The Agony and the Ecstasy


This is a guest blog post from Peter Cory Myers, a recent transplant into the Bay Area.

I botched my first real pitch. More than a pitch, it was also my introduction to the small and volatile club that the world knows as Silicon Valley. In a caricature of bad pitches, I was unprepared, nervous, up against professionals, and going first. Comically, my product was probably illegal.
Predictably, it bombed. I stumbled slowly through the selling points I could remember, as I scanned the audience and a hundred conversations came to mind. Don’t say “We think…”. Don’t say “I have to be honest…”. Don’t forget to have the numbers to back up your claims.

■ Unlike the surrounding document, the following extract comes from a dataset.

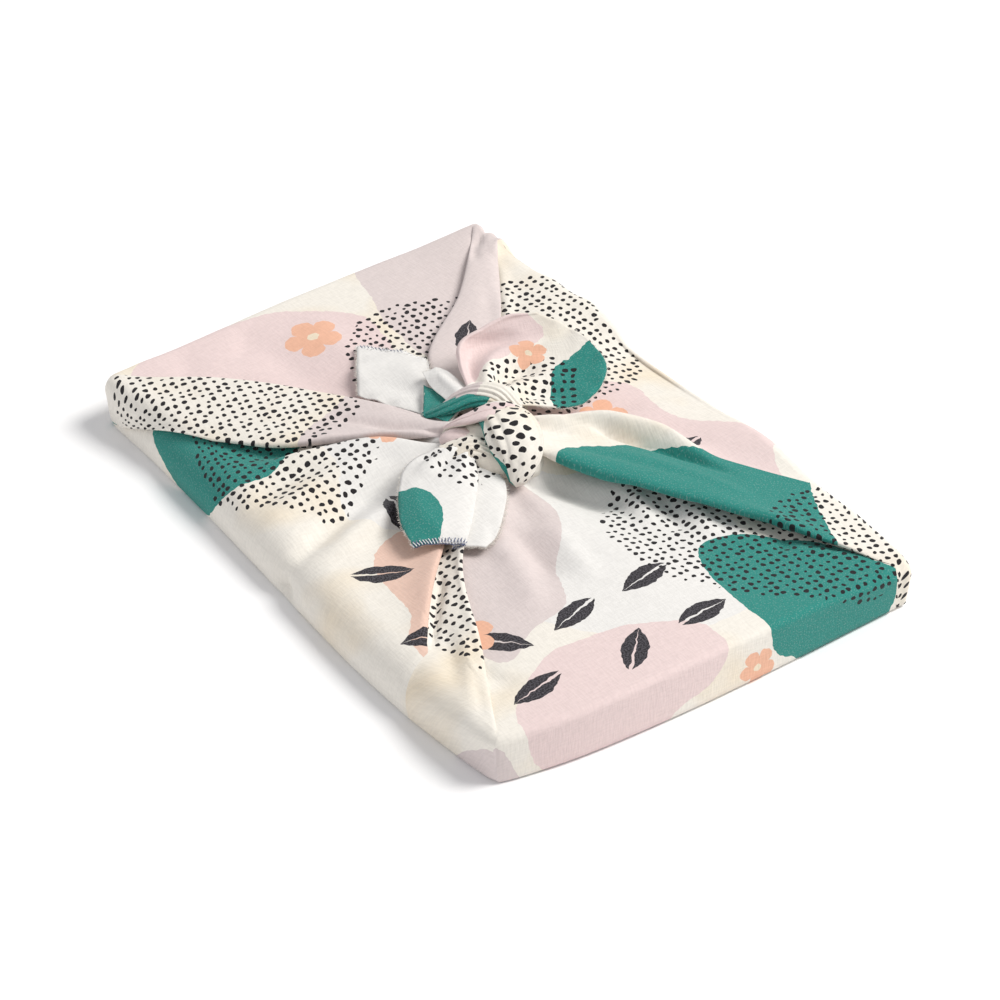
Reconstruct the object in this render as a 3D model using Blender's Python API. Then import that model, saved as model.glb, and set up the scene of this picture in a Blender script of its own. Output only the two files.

I did all of these things.
The judges were not eager to make eye contact. Out of courtesy, they asked me some questions during the Q&A, where my insufficient answers were flatly rejected. And the interesting thing is… I am delighted by this outcome.
It was great. It was exactly what I wanted to happen, in some sense.
Am I crazy? Well, probably not more than most entrepreneurs (which means “at least a little”). I came to Mega Startup Weekend for the same reason I abandoned a decent paycheck to come to California: to learn, to meet people, and to find interesting ideas. I also came to fail hard, because if you don’t screw something up, you aren’t playing in a high enough league.
The people involved in the event were a living manifestation of characteristic I have read about this community – bright, open, friendly folks loaded with cool gadgets, ideas, and resources.
People came from all over the world to take a shot at building what was on display Friday afternoon, as Steve Case and Reid Hoffman exhorted a rapt audience to disrupt their industries they way they had disrupted theirs.
I was stunned at what people were able to prototype and launch in a weekend. Even the judges were impressed (so much so, they awarded an extra winner). The best pitches had great business models and products IN THOSE MODELS on display.
Sitting down after my five minutes, I apologized to my seventeen-year-old teammate for giving a disappointing pitch. She said, “Don’t worry, you’re new to this.”
She runs a startup full-time.
Startup Weekend was my second weekend in the Bay Area, and I couldn’t have picked a better event to set the pace.